(Collected data entries)
────────────────────────────────────────

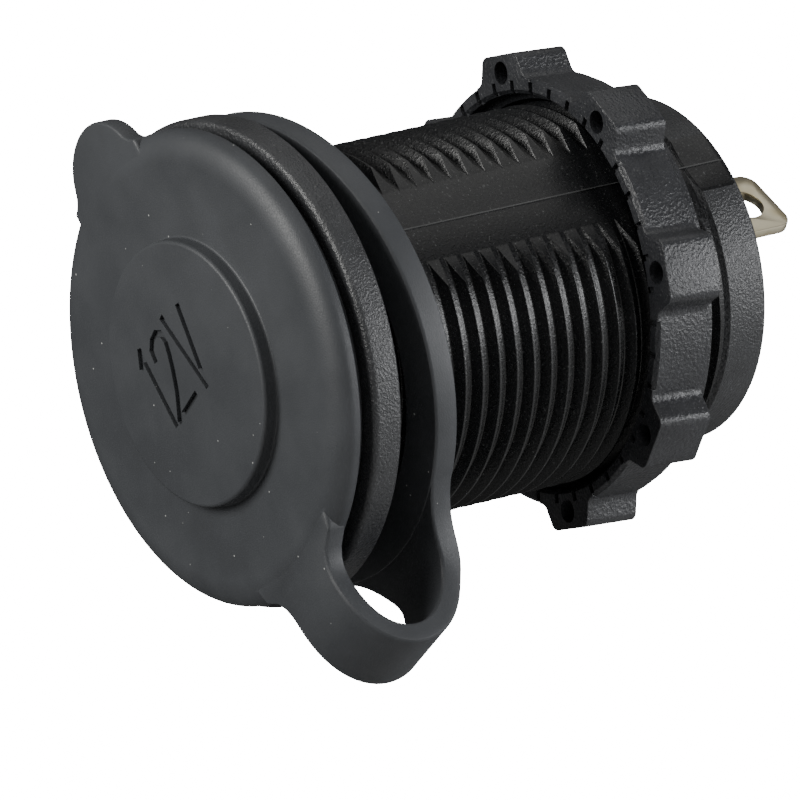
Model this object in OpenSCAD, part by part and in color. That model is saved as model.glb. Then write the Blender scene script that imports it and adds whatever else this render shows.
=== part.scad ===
// Panel-mount 12 volt power socket with a rubber cap on a tether.
// The origin is on the socket's axis, on the rear face of the flange, which seats on a panel.
// +Y runs to the rear along the axis, +Z is up, and the tether's loop hangs at -Z.

/* [Housing] */
// Wall of the threaded body from its bore to the thread's crests
body_wall = 3.35; // [3:0.05:3.8]
// Width of the front flange outside the thread
flange_w = 4.2; // [3.9:0.1:5]
// Thickness of the front flange
flange_t = 2.5; // [2:0.1:4]
// Rounding of the flange's front edge
flange_edge = 0.5; // [0.2:0.1:1]
// Depth of the thread from crest to root
thread_h = 0.85; // [0.5:0.05:0.95]
// Distance from one crest to the next
thread_pitch = 1.6; // [1.2:0.1:2.4]
// Width of the flat top of each crest
crest_w = 0.22; // [0.1:0.02:0.4]
// Width of the floor between two crests
root_w = 0.5; // [0.2:0.05:0.6]
// Length of the threaded stretch behind the flange
thread_len = 32.9; // [30:0.1:40]
// Depth of the two flats below the crests
flat_cut = 1.25; // [1:0.05:1.5]
// Turn of the flats from the side, towards the top
flat_turn = 13.3; // [-30:0.1:30]
// Length of the plain neck behind the thread
neck_len = 1.5; // [0.8:0.1:3]
// Depth of the plain neck below the crests
neck_cut = 1.3; // [1:0.1:1.6]
// Depth of the plain collar at the rear below the crests
collar_cut = 1.05; // [0.3:0.05:1.1]
// Length of the plain collar
collar_len = 3.9; // [3:0.1:6]
// Rounding of the collar's rear edge
collar_edge = 0.7; // [0.2:0.1:1]
// Thickness of the housing's inner rear wall
rear_wall_t = 2.1; // [1.5:0.1:3]
// Depth of the recess behind that wall
rear_recess = 3.8; // [2.5:0.1:5]
// Wall left round the rear recess, measured at the flats
recess_wall = 1.6; // [1:0.1:2]

/* [Contact barrel] */
// Bore of the metal barrel
socket_d = 21; // [20.8:0.1:21.4]
// Thickness of the barrel's sheet metal
barrel_t = 0.6; // [0.4:0.05:0.8]
// Width of the turned-out lip at the mouth
lip_w = 1; // [0.6:0.1:1.6]
// Clearance between the barrel and the housing
barrel_gap = 0.05; // [0.02:0.01:0.15]
// Number of spring tongues cut in the barrel's wall
tongues = 3; // [2:1:4]
// Width of each spring tongue
tongue_w = 5; // [3:0.1:6]
// Distance from the mouth to the first tongue's free end
tongue_start = 8; // [6:0.5:10]
// Length of each spring tongue
tongue_len = 13; // [8:0.5:16]
// Width of the slot cut round each tongue
tongue_slot = 0.7; // [0.4:0.1:1]

/* [Contacts and terminals] */
// Diameter of the centre contact button
button_d = 8; // [6.4:0.1:8.4]
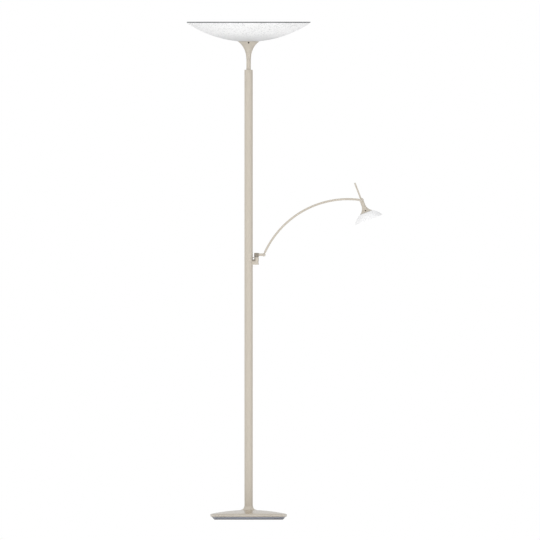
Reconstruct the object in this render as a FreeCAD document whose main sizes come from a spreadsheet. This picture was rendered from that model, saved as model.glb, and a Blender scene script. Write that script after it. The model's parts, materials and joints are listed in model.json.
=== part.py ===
import FreeCAD, Part
import math
import os

import Sketcher

# Torchiere floor lamp with a reading light on a curved arm.
# Millimetres, +Z up. The origin is on the floor, on the axis of the column; the arm reaches along +X.

doc = FreeCAD.newDocument("torchiere")
sheet = doc.addObject("Spreadsheet::Sheet", "Sizes")
V = FreeCAD.Vector
X_AXIS = V(1, 0, 0)
Y_AXIS = V(0, 1, 0)
Z_AXIS = V(0, 0, 1)


class Size:
    """A length or angle: its number now, and the expression that works it out from the sheet."""

    def __init__(self, value, text):
        self.value = float(value)
        self.text = text

    def __add__(self, other):
        other = as_size(other)
        return Size(self.value + other.value, f"({self.text} + {other.text})")

    def __radd__(self, other):
        return as_size(other) + self

    def __sub__(self, other):
        other = as_size(other)
        return Size(self.value - other.value, f"({self.text} - {other.text})")

    def __rsub__(self, other):
        return as_size(other) - self

    def __mul__(self, other):
        other = as_size(other)
        return Size(self.value * other.value, f"({self.text} * {other.text})")

    def __rmul__(self, other):
        return as_size(other) * self

    def __truediv__(self, other):
        other = as_size(other)
        return Size(self.value / other.value, f"({self.text} / {other.text})")

    def __neg__(self):
        return Size(-self.value, f"(0 - {self.text})")


def as_size(number):
    """A plain number as a Size."""
    return number if isinstance(number, Size) else Size(number, str(number))


def root(size):
    """Square root."""
    return Size(math.sqrt(size.value), f"sqrt({size.text})")


def sine(angle):
    """Sine of an angle in degrees."""
    return Size(math.sin(math.radians(angle.value)), f"sin({angle.text})")


def cosine(angle):
    """Cosine of an angle in degrees."""
    return Size(math.cos(math.radians(angle.value)), f"cos({angle.text})")


def rise(radius, across):
    """How far above its centre a circle of that radius lies, at a distance across from the centre."""
    return root(radius * radius - across * across)


def arc_angle(length, radius):
    """The angle in degrees of an arc of that length and radius."""
    return length / radius * (180 / math.pi)


# ---------------------------------------------------------------- driving dimensions
# clearances
fit_gap = 0.05  # radial gap of turned parts that are pressed or screwed together
pivot_gap = 0.06  # radial running gap of the pivot pins and of the swivel spindle
seat_gap = 0.3  # gap between glass and metal, and beside the tongues

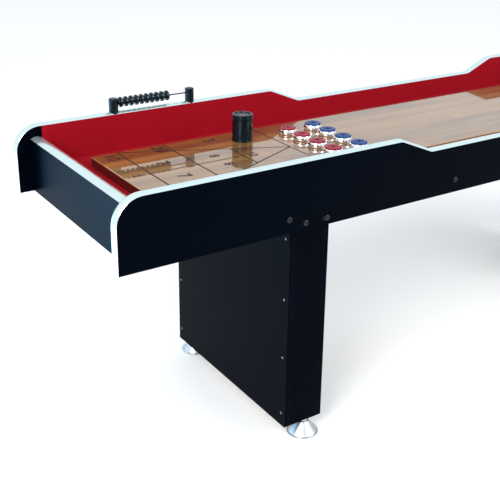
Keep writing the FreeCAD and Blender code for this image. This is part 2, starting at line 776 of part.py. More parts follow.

────────────────────────────────────────

- _WHAT THE EXERCISE ASKS_
Restate every entry word for word.

- _OUTPUT_
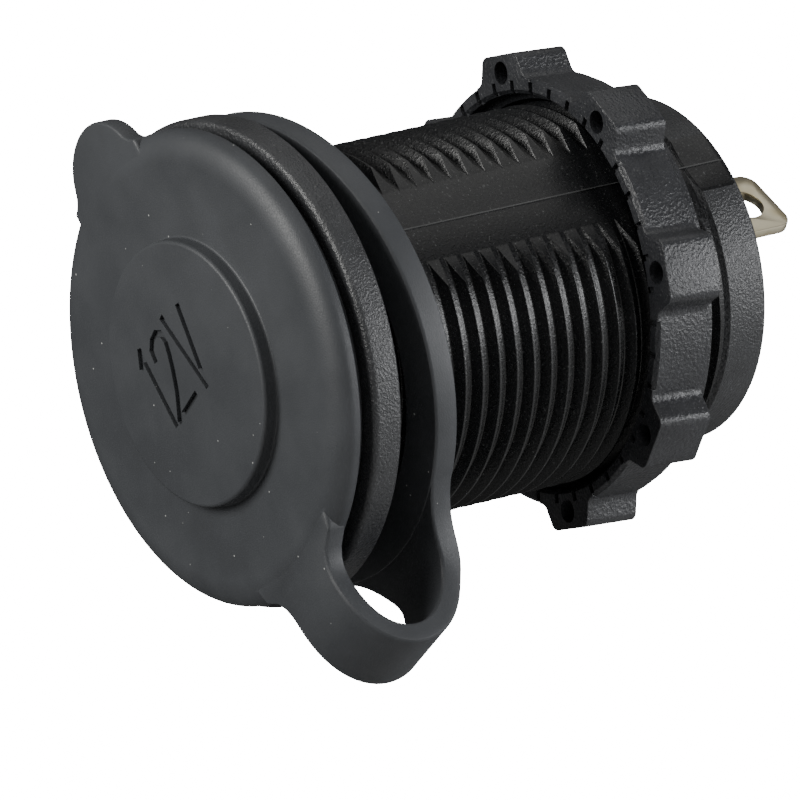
Model this object in OpenSCAD, part by part and in color. That model is saved as model.glb. Then write the Blender scene script that imports it and adds whatever else this render shows.
=== part.scad ===
// Panel-mount 12 volt power socket with a rubber cap on a tether.
// The origin is on the socket's axis, on the rear face of the flange, which seats on a panel.
// +Y runs to the rear along the axis, +Z is up, and the tether's loop hangs at -Z.

/* [Housing] */
// Wall of the threaded body from its bore to the thread's crests
body_wall = 3.35; // [3:0.05:3.8]
// Width of the front flange outside the thread
flange_w = 4.2; // [3.9:0.1:5]
// Thickness of the front flange
flange_t = 2.5; // [2:0.1:4]
// Rounding of the flange's front edge
flange_edge = 0.5; // [0.2:0.1:1]
// Depth of the thread from crest to root
thread_h = 0.85; // [0.5:0.05:0.95]
// Distance from one crest to the next
thread_pitch = 1.6; // [1.2:0.1:2.4]
// Width of the flat top of each crest
crest_w = 0.22; // [0.1:0.02:0.4]
// Width of the floor between two crests
root_w = 0.5; // [0.2:0.05:0.6]
// Length of the threaded stretch behind the flange
thread_len = 32.9; // [30:0.1:40]
// Depth of the two flats below the crests
flat_cut = 1.25; // [1:0.05:1.5]
// Turn of the flats from the side, towards the top
flat_turn = 13.3; // [-30:0.1:30]
// Length of the plain neck behind the thread
neck_len = 1.5; // [0.8:0.1:3]
// Depth of the plain neck below the crests
neck_cut = 1.3; // [1:0.1:1.6]
// Depth of the plain collar at the rear below the crests
collar_cut = 1.05; // [0.3:0.05:1.1]
// Length of the plain collar
collar_len = 3.9; // [3:0.1:6]
// Rounding of the collar's rear edge
collar_edge = 0.7; // [0.2:0.1:1]
// Thickness of the housing's inner rear wall
rear_wall_t = 2.1; // [1.5:0.1:3]
// Depth of the recess behind that wall
rear_recess = 3.8; // [2.5:0.1:5]
// Wall left round the rear recess, measured at the flats
recess_wall = 1.6; // [1:0.1:2]

/* [Contact barrel] */
// Bore of the metal barrel
socket_d = 21; // [20.8:0.1:21.4]
// Thickness of the barrel's sheet metal
barrel_t = 0.6; // [0.4:0.05:0.8]
// Width of the turned-out lip at the mouth
lip_w = 1; // [0.6:0.1:1.6]
// Clearance between the barrel and the housing
barrel_gap = 0.05; // [0.02:0.01:0.15]
// Number of spring tongues cut in the barrel's wall
tongues = 3; // [2:1:4]
// Width of each spring tongue
tongue_w = 5; // [3:0.1:6]
// Distance from the mouth to the first tongue's free end
tongue_start = 8; // [6:0.5:10]
// Length of each spring tongue
tongue_len = 13; // [8:0.5:16]
// Width of the slot cut round each tongue
tongue_slot = 0.7; // [0.4:0.1:1]

/* [Contacts and terminals] */
// Diameter of the centre contact button
button_d = 8; // [6.4:0.1:8.4]
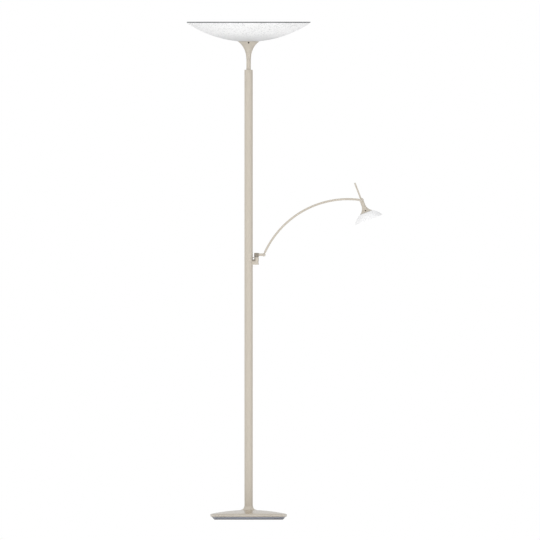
Reconstruct the object in this render as a FreeCAD document whose main sizes come from a spreadsheet. This picture was rendered from that model, saved as model.glb, and a Blender scene script. Write that script after it. The model's parts, materials and joints are listed in model.json.
=== part.py ===
import FreeCAD, Part
import math
import os

import Sketcher

# Torchiere floor lamp with a reading light on a curved arm.
# Millimetres, +Z up. The origin is on the floor, on the axis of the column; the arm reaches along +X.

doc = FreeCAD.newDocument("torchiere")
sheet = doc.addObject("Spreadsheet::Sheet", "Sizes")
V = FreeCAD.Vector
X_AXIS = V(1, 0, 0)
Y_AXIS = V(0, 1, 0)
Z_AXIS = V(0, 0, 1)


class Size:
    """A length or angle: its number now, and the expression that works it out from the sheet."""

    def __init__(self, value, text):
        self.value = float(value)
        self.text = text

    def __add__(self, other):
        other = as_size(other)
        return Size(self.value + other.value, f"({self.text} + {other.text})")

    def __radd__(self, other):
        return as_size(other) + self

    def __sub__(self, other):
        other = as_size(other)
        return Size(self.value - other.value, f"({self.text} - {other.text})")

    def __rsub__(self, other):
        return as_size(other) - self

    def __mul__(self, other):
        other = as_size(other)
        return Size(self.value * other.value, f"({self.text} * {other.text})")

    def __rmul__(self, other):
        return as_size(other) * self

    def __truediv__(self, other):
        other = as_size(other)
        return Size(self.value / other.value, f"({self.text} / {other.text})")

    def __neg__(self):
        return Size(-self.value, f"(0 - {self.text})")


def as_size(number):
    """A plain number as a Size."""
    return number if isinstance(number, Size) else Size(number, str(number))


def root(size):
    """Square root."""
    return Size(math.sqrt(size.value), f"sqrt({size.text})")


def sine(angle):
    """Sine of an angle in degrees."""
    return Size(math.sin(math.radians(angle.value)), f"sin({angle.text})")


def cosine(angle):
    """Cosine of an angle in degrees."""
    return Size(math.cos(math.radians(angle.value)), f"cos({angle.text})")


def rise(radius, across):
    """How far above its centre a circle of that radius lies, at a distance across from the centre."""
    return root(radius * radius - across * across)


def arc_angle(length, radius):
    """The angle in degrees of an arc of that length and radius."""
    return length / radius * (180 / math.pi)


# ---------------------------------------------------------------- driving dimensions
# clearances
fit_gap = 0.05  # radial gap of turned parts that are pressed or screwed together
pivot_gap = 0.06  # radial running gap of the pivot pins and of the swivel spindle
seat_gap = 0.3  # gap between glass and metal, and beside the tongues

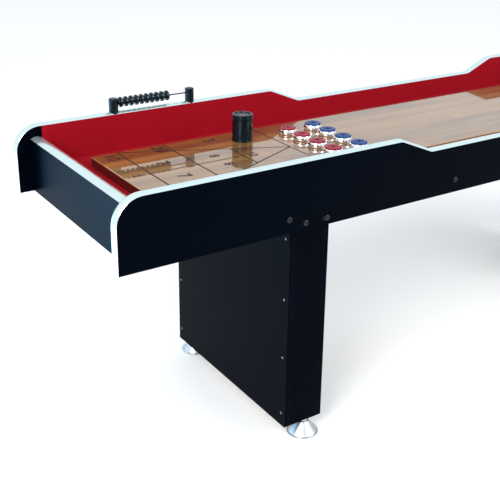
Keep writing the FreeCAD and Blender code for this image. This is part 2, starting at line 776 of part.py. More parts follow.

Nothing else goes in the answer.